Protecting Critical Work
Some work shouldn't be cut: security, compliance, existential tech debt. Define "non-negotiable" and defend it. When everything is critical, nothing is—be selective.
Measuring Progress and Outcomes
Leading vs Lagging Indicators
Leading indicators: velocity, deployment frequency, build times. Lagging indicators: incidents, user satisfaction, business metrics. Track both. Leading indicators predict future health; lagging indicators confirm impact.
Outcome over Output
Output = "We migrated 50 components." Outcome = "Build time dropped 40%, enabling daily releases." Measure outcomes. If you can't tie technical work to outcomes, revisit whether the work is worth doing.
Retrospectives on the Roadmap
At quarter end, review what shipped, what didn't, and why. Use this to improve planning. Were estimates off? Did scope creep? Did priorities change? Continuous improvement applies to roadmapping too.

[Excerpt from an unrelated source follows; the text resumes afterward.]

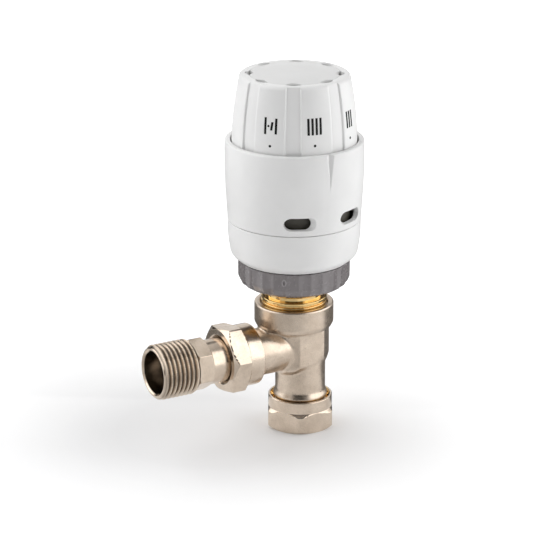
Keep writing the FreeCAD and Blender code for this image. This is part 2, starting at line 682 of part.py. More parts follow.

When to Pivot vs Persevere on Technical Bets
Signs to Pivot
The technology isn't delivering promised benefits. The ecosystem has shifted (e.g., a better alternative emerged). The cost of continuing exceeds the cost of switching. The team has lost confidence. Pivoting is not failure—sunk cost fallacy is.
Signs to Persevere
You're early in the investment; benefits take time. The alternative isn't clearly better. The team has momentum. External factors (e.g., vendor issues) are temporary. Distinguish "this is hard" from "this is wrong."
Making the Call
Use data: timelines, costs, risks. Involve the team—they have the best view of feasibility. Document the decision and rationale. Revisit periodically. Technical bets are bets—sometimes you win, sometimes you cut losses.
A technical roadmap is a living document. It balances delivery, health, and innovation. Build it with frameworks, communicate it clearly, and stay adaptable. Measure outcomes, not just output. When priorities shift, re-prioritize with process. The roadmap is a tool for alignment—use it to focus the team and set expectations, not to create bureaucracy.